» Problem to work on:
Give again, word for word, each line from the top of the listing through the line that holds "DISH_DEPTH = 2.2".

» Recorded data:

*****

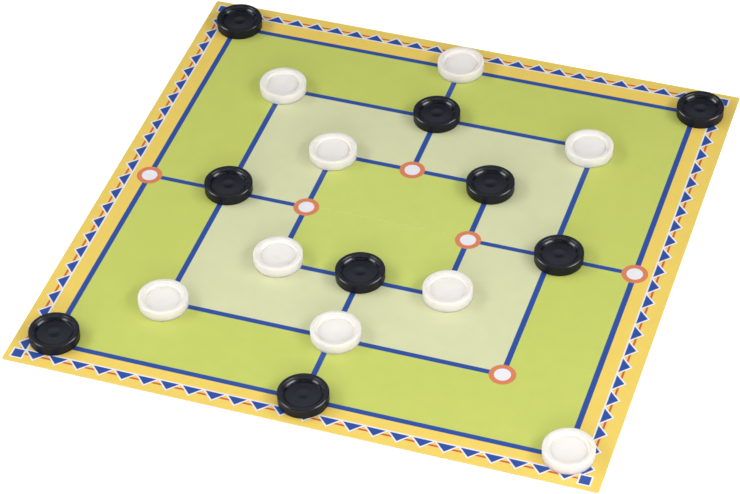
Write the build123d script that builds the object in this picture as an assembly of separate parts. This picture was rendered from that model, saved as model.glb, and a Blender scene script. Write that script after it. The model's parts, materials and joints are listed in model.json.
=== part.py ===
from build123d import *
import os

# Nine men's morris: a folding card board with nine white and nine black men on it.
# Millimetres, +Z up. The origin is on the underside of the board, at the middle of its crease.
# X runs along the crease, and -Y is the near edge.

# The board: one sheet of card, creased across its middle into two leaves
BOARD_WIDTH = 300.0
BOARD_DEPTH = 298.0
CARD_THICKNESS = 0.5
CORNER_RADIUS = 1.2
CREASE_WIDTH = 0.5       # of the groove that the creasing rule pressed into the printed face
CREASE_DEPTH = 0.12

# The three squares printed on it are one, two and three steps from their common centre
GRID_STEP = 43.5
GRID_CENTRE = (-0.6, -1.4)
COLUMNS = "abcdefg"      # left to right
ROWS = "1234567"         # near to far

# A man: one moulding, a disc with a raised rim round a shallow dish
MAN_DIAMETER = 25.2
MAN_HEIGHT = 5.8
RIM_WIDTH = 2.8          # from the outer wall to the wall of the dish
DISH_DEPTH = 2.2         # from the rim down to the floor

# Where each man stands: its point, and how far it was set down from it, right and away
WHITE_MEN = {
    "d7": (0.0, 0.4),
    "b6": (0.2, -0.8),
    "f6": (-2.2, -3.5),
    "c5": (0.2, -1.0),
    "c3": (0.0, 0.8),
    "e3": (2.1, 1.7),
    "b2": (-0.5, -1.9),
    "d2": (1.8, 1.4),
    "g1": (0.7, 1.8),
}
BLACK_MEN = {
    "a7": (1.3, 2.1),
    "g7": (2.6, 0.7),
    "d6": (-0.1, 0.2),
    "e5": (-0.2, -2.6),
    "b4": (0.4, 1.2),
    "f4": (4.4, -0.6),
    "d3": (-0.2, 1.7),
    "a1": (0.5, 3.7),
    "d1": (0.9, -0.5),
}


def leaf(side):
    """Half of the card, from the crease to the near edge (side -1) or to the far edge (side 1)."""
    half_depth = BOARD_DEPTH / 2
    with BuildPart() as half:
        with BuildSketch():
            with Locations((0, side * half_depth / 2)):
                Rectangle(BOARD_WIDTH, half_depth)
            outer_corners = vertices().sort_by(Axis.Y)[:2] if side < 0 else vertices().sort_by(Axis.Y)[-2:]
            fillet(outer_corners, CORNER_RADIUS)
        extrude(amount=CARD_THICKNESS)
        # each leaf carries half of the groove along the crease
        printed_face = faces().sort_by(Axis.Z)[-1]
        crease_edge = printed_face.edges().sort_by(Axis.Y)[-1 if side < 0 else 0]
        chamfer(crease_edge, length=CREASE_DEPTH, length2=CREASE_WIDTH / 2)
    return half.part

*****

» Result for this task:
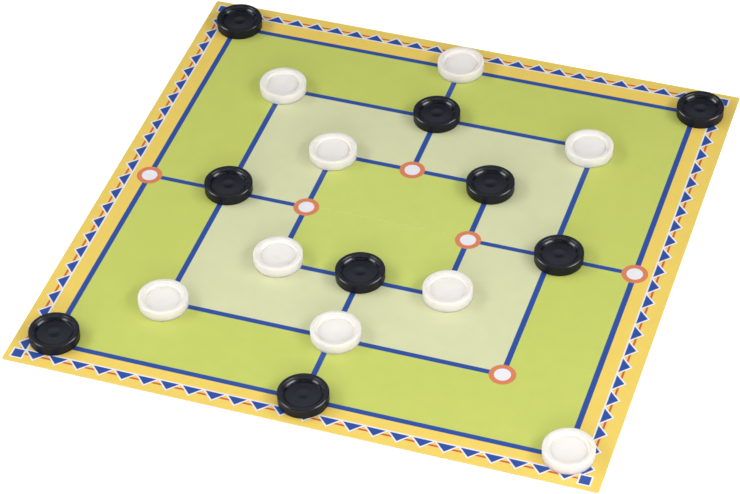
Write the build123d script that builds the object in this picture as an assembly of separate parts. This picture was rendered from that model, saved as model.glb, and a Blender scene script. Write that script after it. The model's parts, materials and joints are listed in model.json.
=== part.py ===
from build123d import *
import os

# Nine men's morris: a folding card board with nine white and nine black men on it.
# Millimetres, +Z up. The origin is on the underside of the board, at the middle of its crease.
# X runs along the crease, and -Y is the near edge.

# The board: one sheet of card, creased across its middle into two leaves
BOARD_WIDTH = 300.0
BOARD_DEPTH = 298.0
CARD_THICKNESS = 0.5
CORNER_RADIUS = 1.2
CREASE_WIDTH = 0.5       # of the groove that the creasing rule pressed into the printed face
CREASE_DEPTH = 0.12

# The three squares printed on it are one, two and three steps from their common centre
GRID_STEP = 43.5
GRID_CENTRE = (-0.6, -1.4)
COLUMNS = "abcdefg"      # left to right
ROWS = "1234567"         # near to far

# A man: one moulding, a disc with a raised rim round a shallow dish
MAN_DIAMETER = 25.2
MAN_HEIGHT = 5.8
RIM_WIDTH = 2.8          # from the outer wall to the wall of the dish
DISH_DEPTH = 2.2         # from the rim down to the floor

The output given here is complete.